## Begin
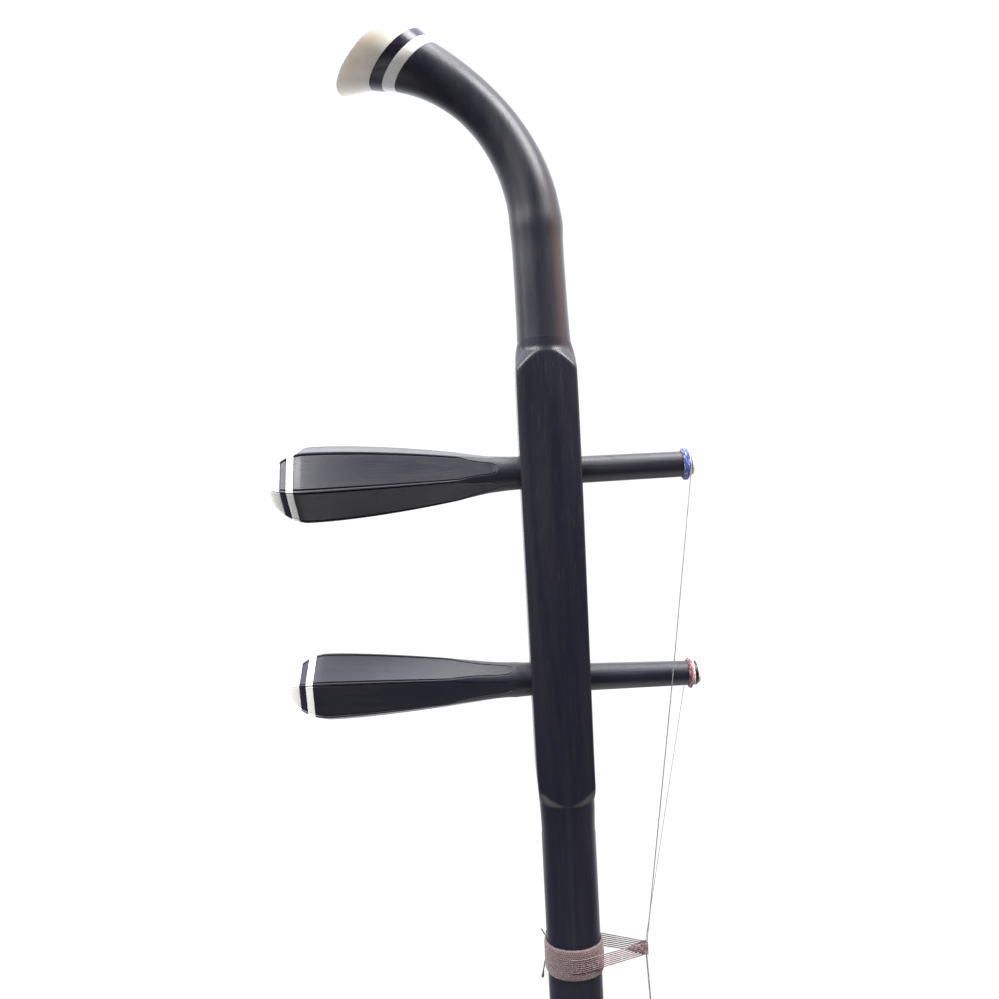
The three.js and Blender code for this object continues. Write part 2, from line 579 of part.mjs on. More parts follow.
// A string is a run of straight spans: from its peg's coil, past the qianjin, over the bridge, to the pin.
function makeString ({ radius, y, hitchY }, upperPoints) {
  const route = [
    ...upperPoints,
    [QIANJIN.stringX + 0.37, y * STRING_SPREAD.qianjin, QIANJIN.z + QIANJIN.wrapHeight / 2],
    [QIANJIN.stringX, y * STRING_SPREAD.qianjin, QIANJIN.z],
    [QIANJIN.stringX + 0.1, y * STRING_SPREAD.qianjin, QIANJIN.z - QIANJIN.wrapHeight / 2],
    [bridgeTop + radius + GAP, y * STRING_SPREAD.bridge, RESONATOR.z + BRIDGE.thickness / 2],
    [bridgeTop + radius + GAP, y * STRING_SPREAD.bridge, RESONATOR.z - BRIDGE.thickness / 2],
    [HITCH.x + HITCH.radius + radius + GAP, hitchY, HITCH.z]
  ].map(point => new THREE.Vector3(...point))
  // The round section is carried along the route, square to the mean direction at each bend.
  return column(8, route.map((_, i) => i), i => {
    const before = route[Math.max(i - 1, 0)]
    const after = route[Math.min(i + 1, route.length - 1)]
    const along = after.clone().sub(before).normalize()
    const e2 = new THREE.Vector3().crossVectors(along, new THREE.Vector3(1, 0, 0)).normalize()
    const e1 = new THREE.Vector3().crossVectors(e2, along)
    return { centre: route[i], e1, e2, radius }
  })
}

// ---------- assembly ----------

add('neck', makeNeck(), 'blackWood')
add('curved_head', makeHead(), 'blackWood')
add('head_ring_white', makeHeadRing(0), 'whiteRing')
add('head_ring_black', makeHeadRing(1), 'blackRing')
add('head_cap', makeHeadCap(), 'ivory')

addPeg(UPPER_PEG)
addPeg(LOWER_PEG)

add('qianjin_band', makeBand(), 'thread')
add('qianjin_strands_near', makeStrands(-1), 'thread')
add('qianjin_strands_far', makeStrands(1), 'thread')
add('qianjin_wrap', makeWrap(), 'thread')
add('qianjin_knot', makeKnot(), 'thread')

BOARD_NAMES.forEach((name, index) => {
  const make = { board_top: makeTopBoard, board_bottom: makeBottomBoard }[name] ?? (() => makeBoard(index))
  add(name, make(), 'blackWood')
})
const skirtApothem = RESONATOR.apothem + 2 * GAP + SKIN.thickness
add('python_skin', makeSkin(), 'skin')
add('skin_band', makeBandRing(skirtApothem, RESONATOR.front - BAND.frontWidth, RESONATOR.front), 'blackWood')
const rearBand = makeBandRing(RESONATOR.apothem + GAP, RESONATOR.back, RESONATOR.back + BAND.rearWidth)
add('rear_band', rearBand, 'blackWood')
add('sound_window', makeWindow(), 'blackWood')
add('bridge', makeBridge(), 'paleWood')
add('damper_felt', makeDamper(), 'felt')

add('base', makeBase(), 'blackWood')
add('base_screw_near', makeScrew(-1), 'brass')
add('base_screw_far', makeScrew(1), 'brass')
add('string_hitch', barY(HITCH.radius, HITCH.x, HITCH.z, -HITCH.halfLength, HITCH.halfLength), 'brass')

// The inner string starts beside its coil and passes the lower peg's shaft. The outer string starts behind
// its own coil.
const passingX = 41.3
add('inner_string', makeString(INNER_STRING, [
  [UPPER_PEG.coilX + 2.5, -(COIL_RADIUS + INNER_STRING.radius + GAP), UPPER_PEG.z - 1],
  [passingX, -(shaftRadius(LOWER_PEG, passingX) + INNER_STRING.radius + GAP), LOWER_PEG.z]
]), 'steel')
add('outer_string', makeString(OUTER_STRING, [
  [LOWER_PEG.coilX + 0.7, COIL_RADIUS + OUTER_STRING.radius + GAP, LOWER_PEG.z - 1]
]), 'steel')

export default group
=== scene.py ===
# Erhu: the visual model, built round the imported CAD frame. Lengths are in millimetres until a mesh is made.
import math

import bmesh
import bpy
import numpy as np
from mathutils import Matrix, Vector


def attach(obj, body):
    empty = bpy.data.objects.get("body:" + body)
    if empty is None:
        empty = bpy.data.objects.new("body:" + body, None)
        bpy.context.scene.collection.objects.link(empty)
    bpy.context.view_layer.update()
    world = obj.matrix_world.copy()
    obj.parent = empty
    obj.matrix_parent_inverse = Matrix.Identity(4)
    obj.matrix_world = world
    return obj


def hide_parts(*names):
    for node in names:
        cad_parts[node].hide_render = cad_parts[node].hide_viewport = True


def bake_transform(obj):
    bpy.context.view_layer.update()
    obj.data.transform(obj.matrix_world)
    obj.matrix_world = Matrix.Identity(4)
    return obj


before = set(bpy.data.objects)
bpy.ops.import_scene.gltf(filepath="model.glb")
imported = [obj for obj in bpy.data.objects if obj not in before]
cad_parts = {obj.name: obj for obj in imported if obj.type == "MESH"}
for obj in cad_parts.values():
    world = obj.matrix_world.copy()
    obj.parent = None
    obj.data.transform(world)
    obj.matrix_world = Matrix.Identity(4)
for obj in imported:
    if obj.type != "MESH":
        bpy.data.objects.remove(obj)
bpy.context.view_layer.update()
MM = 0.001
GAP = 0.3  # left between neighbouring pieces

# ---------- camera

CAMERA_AT = (-19.9, -333.8, 638.1)
CAMERA_DROP = math.radians(1.5)
CAMERA_ROLL = math.radians(2.85)


def make_camera():
    data = bpy.data.cameras.new("camera")
    data.lens = 32.0
    data.sensor_width = 36.0
    data.clip_start = 0.01
    data.clip_end = 50.0
    camera = bpy.data.objects.new("camera", data)
    bpy.context.scene.collection.objects.link(camera)
    forward = Vector((0, math.cos(CAMERA_DROP), -math.sin(CAMERA_DROP)))
    right = Vector((1, 0, 0))
    up = Vector((0, math.sin(CAMERA_DROP), math.cos(CAMERA_DROP)))
    cos, sin = math.cos(CAMERA_ROLL), math.sin(CAMERA_ROLL)
    x_axis = cos * right - sin * up
    y_axis = sin * right + cos * up
    turn = Matrix((x_axis, y_axis, -forward)).transposed().to_4x4()
    camera.matrix_world = Matrix.Translation(Vector(CAMERA_AT) * MM) @ turn
    bpy.context.scene.camera = camera


make_camera()

# ---------- small maths

X_AXIS, Y_AXIS = (1, 0, 0), (0, 1, 0)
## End
Nothing but the lines from the one with "string starts behind" through the one with "if empty is" should be retyped; include both and keep them exact.

# OUTPUT OF THE EXERCISE
// The inner string starts beside its coil and passes the lower peg's shaft. The outer string starts behind
// its own coil.
const passingX = 41.3
add('inner_string', makeString(INNER_STRING, [
  [UPPER_PEG.coilX + 2.5, -(COIL_RADIUS + INNER_STRING.radius + GAP), UPPER_PEG.z - 1],
  [passingX, -(shaftRadius(LOWER_PEG, passingX) + INNER_STRING.radius + GAP), LOWER_PEG.z]
]), 'steel')
add('outer_string', makeString(OUTER_STRING, [
  [LOWER_PEG.coilX + 0.7, COIL_RADIUS + OUTER_STRING.radius + GAP, LOWER_PEG.z - 1]
]), 'steel')

export default group
=== scene.py ===
# Erhu: the visual model, built round the imported CAD frame. Lengths are in millimetres until a mesh is made.
import math

import bmesh
import bpy
import numpy as np
from mathutils import Matrix, Vector


def attach(obj, body):
    empty = bpy.data.objects.get("body:" + body)
    if empty is None:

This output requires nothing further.